Wednesday, May 02, 2012

Would they be sexy if they wore pink?

I know I'm a slacker blogger whenever Dr. Pants sends me a link to a blogworthy story/article/column.
Sorry.
This one is especially good because it's about female fandom, soccer, and sex objects--and people who say dumb things. 
This time is was an employee of Major League Soccer (MLS) who disparaged avid female soccer fans basically by calling them unsexy. A few issues about this statement:
First, as the author of this opinion piece on Bust Magazine's blog notes, women do not exist for the sole purpose of being sexy for men.
Second, can soccer in the US really afford to be disparaging fans? Haven't we heard over and over how unpopular soccer is in this country?
Third, a question: so what's this all about?

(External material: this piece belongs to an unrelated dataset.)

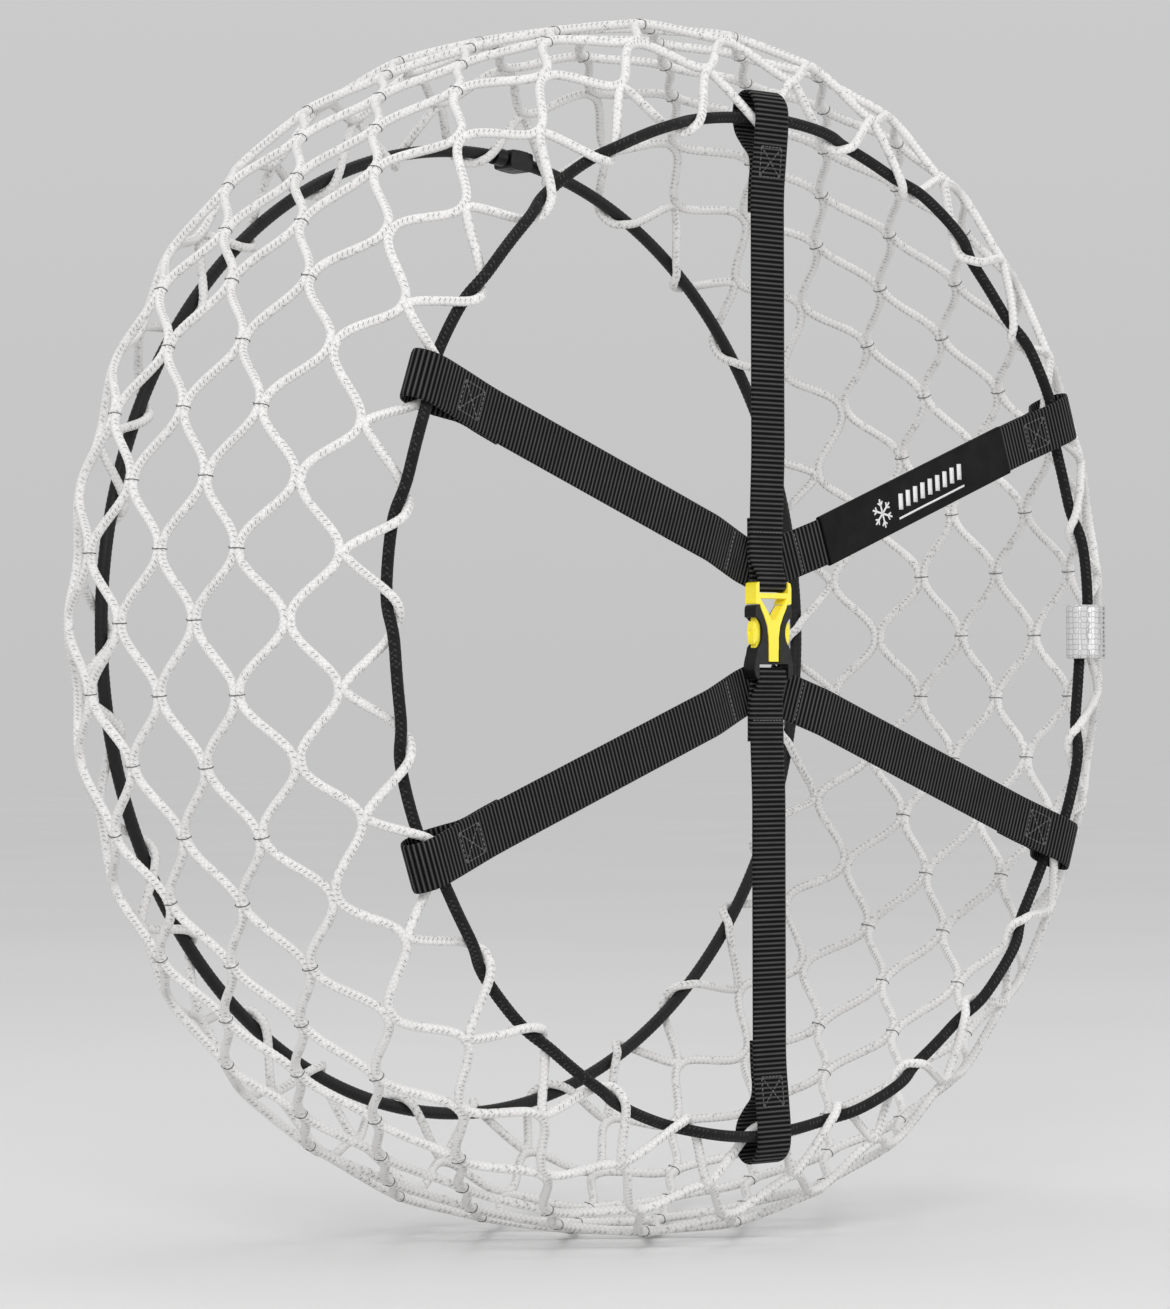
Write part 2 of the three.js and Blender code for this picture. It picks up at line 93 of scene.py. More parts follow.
WEB_WIDTH = 25.0
WEB_THICK = 1.6
WEB_NECK = 21.4  # the webbing is narrower where it rounds a bar
WEB_EDGE = 1.2  # the woven edge thins out over this width
STRAP_Y = -113.3  # middle of the webbing between hub and ring
STRAP_END = 279.2  # radius of the loop's far end
SIDE_BACK_Y = -108.1  # the side straps pass behind the buckle here
HUB = 29.5  # height of the point that the three straps on each side of the buckle run to
STRAPS = [
    ("strap_top", 0, 1),
    ("strap_upper_right", 5, 1),
    ("strap_lower_right", 9, -1),
    ("strap_bottom", 14, -1),
    ("strap_lower_left", -9, -1),
    ("strap_upper_left", -5, 1),
]
PLUG_BAR_Z = 21.3
SOCKET_BAR_Z = -25.0
BAR_R = 1.6
SLEEVE = {"start": 46.0, "end": 203.0, "width": 27.0, "thick": 3.2, "wall": 0.45}
LABEL = {"at": 7, "width": 30.0, "thick": 0.8}  # "at" is the rope loop that it is folded round

# ---- looks ----
ROPE_BRAID = {"strands": 4, "period": 2.7, "depth": 0.24, "sides": 18, "step": 0.6}
RING_BRAID = {"strands": 5, "period": 2.7, "depth": 0.3, "sides": 20, "step": 0.6}
RIB_PITCH = 2.5  # from one rib of the webbing to the next
RIB_DEPTH = 0.36
STITCH = {"length": 2.0, "gap": 0.5, "radius": 0.32, "sink": 0.35}
UV = "Along"  # the UV layer of every mesh: u runs along the piece and v round it
VOXEL = 0.25  # cell size of the mouldings
PAST = 1.0  # a cutter reaches this far past the surface that it opens
INTO = 0.5  # pieces that are joined reach this far into each other
TO_CAR = np.array([0, 1, 0])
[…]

I haven't seen or heard of similar critiques of female fans in other sports. And there are some pretty avid fans out there of, for example, various NFL teams. Is it because these avid soccer fans are wearing team or country colors and not pink, deep V-neck, tight-fitting shirts?? The media I have read about female fans of men's professional sports has been positive--well in terms of being supported and even advocated for by league officials and administrators. A "new" fan base that we can make and sell products to? Great--bring em on! Though this guy does speak for MLS in that he said these things about unsexy avid fans on a podcast in his position as a representative of MLS--it does not necessarily mean he speaks for the entire organization. If and how MLS responds to this remains to be seen.

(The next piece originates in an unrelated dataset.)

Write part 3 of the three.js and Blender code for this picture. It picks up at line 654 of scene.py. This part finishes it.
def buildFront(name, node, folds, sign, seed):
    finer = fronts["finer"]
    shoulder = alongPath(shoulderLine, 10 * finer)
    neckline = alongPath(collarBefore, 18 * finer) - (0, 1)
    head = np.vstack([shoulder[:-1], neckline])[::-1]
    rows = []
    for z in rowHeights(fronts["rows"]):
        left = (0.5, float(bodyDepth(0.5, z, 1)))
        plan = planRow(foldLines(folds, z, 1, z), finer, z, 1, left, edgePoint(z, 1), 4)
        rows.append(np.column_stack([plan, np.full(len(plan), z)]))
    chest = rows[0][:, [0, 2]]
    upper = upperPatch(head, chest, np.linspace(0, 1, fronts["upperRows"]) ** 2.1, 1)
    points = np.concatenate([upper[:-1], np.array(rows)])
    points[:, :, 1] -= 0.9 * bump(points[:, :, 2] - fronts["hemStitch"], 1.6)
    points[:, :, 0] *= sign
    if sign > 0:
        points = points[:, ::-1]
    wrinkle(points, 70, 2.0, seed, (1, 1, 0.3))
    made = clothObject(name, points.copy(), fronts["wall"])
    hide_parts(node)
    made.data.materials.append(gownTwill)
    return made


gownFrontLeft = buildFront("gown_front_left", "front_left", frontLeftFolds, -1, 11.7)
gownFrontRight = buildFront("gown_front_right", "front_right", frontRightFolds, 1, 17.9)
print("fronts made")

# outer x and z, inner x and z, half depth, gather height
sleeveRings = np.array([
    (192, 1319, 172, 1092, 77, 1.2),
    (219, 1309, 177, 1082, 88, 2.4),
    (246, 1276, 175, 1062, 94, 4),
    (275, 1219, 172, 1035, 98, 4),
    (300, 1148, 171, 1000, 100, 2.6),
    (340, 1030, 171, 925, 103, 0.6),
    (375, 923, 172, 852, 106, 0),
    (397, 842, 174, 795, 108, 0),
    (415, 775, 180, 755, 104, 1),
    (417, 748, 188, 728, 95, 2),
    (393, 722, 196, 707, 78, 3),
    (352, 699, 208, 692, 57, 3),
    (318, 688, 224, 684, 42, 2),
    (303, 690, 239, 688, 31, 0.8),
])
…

So, then, is this a territory thing? Are only men allowed to be avid fans, painting their faces, buying team gear? Are women as fans a threat somehow? The guy said that it would be a turnoff to guys if a woman got all geared up and listened to podcasts about soccer all the time. Why? Because that's a man's job? It's very curious to me. I thought one of the complaints that heterosexual men had was that their female partners did not understand their obsession with sports. These women seem to understand--and embrace--avid fandom. So why isn't the MLS embracing them?